Mrs Maria Nyerere, will on behalf of her late husband Dr Julius Nyerere, receive the Ubuntu Honour of 2014 at the University of Dar es Salaam in Tanzania on 11 August 2014, 16h00 at a ceremony that will be held by the National Heritage Council of South Africa (NHC).
Dr Nyerere joins other ‘Citizens of the World’ who receives the honour for their living evidence of the values of Ubuntu – Dr Nelson Mandela (2006); Dr Kenneth Kaunda (2007); Fidel Castro (2008); Dr Boutros Boutros-Ghali (2009), Ms Winnie Madikizela-Mandela (2011) and Ms Miriam Makeba (2013). He has been identified by a select committee of eminent persons as one such citizen of the world who, during his lifetime lived a humble life prioritising the improvement of the quality of life of citizens of Africa. As President Kikwete said at the funeral of the late former State President of South Africa, Dr Nelson Mandela: “Tanzania was Madiba’s first port of call and Dr Nyerere was his host. From that visit the African National Congress, which is currently the ruling party, was supported with military training, food, shelter and land”.
This year, the NHC had chosen to honour somebody who in their work and deeds lived and left a lasting legacy influenced by values which the current and next generations could aspire to emulate and live by. Dr Julius Nyerere emerged as the most deserving candidate worthy of receiving the Ubuntu Honours in 2014.
Partners in support of this year’s honour are the Somafco Trust and the University of Tanzania in celebration of the 20 years freedom, which also coincides with the 50 years celebration of the formation of Zanzibar.

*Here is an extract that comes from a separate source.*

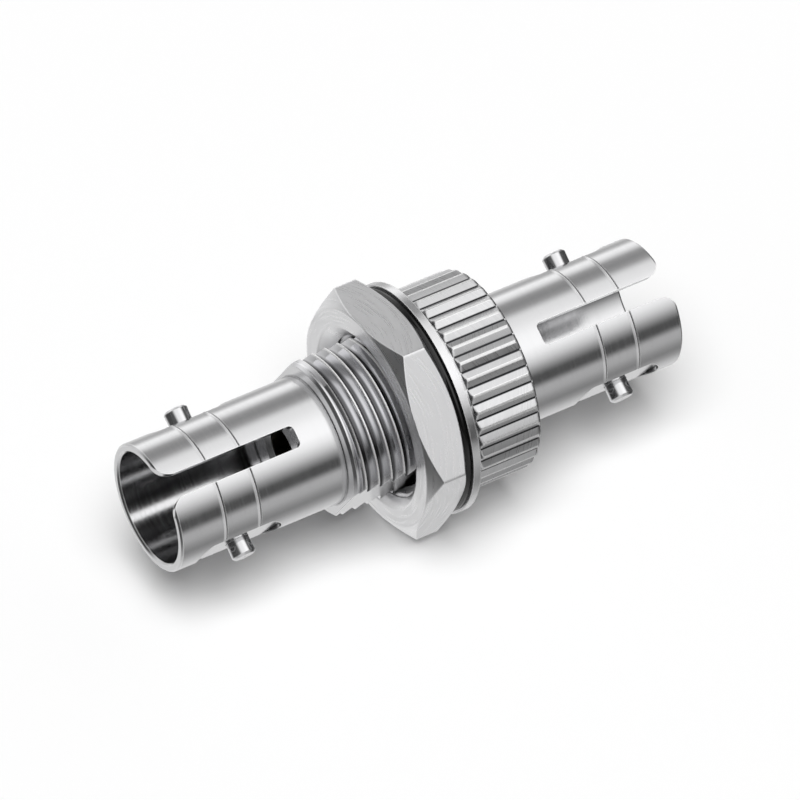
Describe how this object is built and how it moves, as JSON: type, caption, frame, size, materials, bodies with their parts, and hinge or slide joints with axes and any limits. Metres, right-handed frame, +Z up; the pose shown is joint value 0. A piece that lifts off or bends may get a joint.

Through these honours the NHC seeks to foster social cohesion and enhance nation building with the realisation that since the advent of democracy in 1994, South Africa has been confronted with the struggle of the decay of the moral fibre in most of our communities. “Our initiative thus responds and also adds impetus to the tireless efforts by our democratic Government to reconcile, unify and inculcate patriotism amongst the diverse and often fragmented communities in South Africa. The manifestation of social ills, deep-seated hatred, xenophobic attacks, alarming murder incidents, racism and violence regrettably amongst others further adds to the erosion of the good morals and values in our society” says Adv Sonwabile Mancotywa, CEO of the NHC.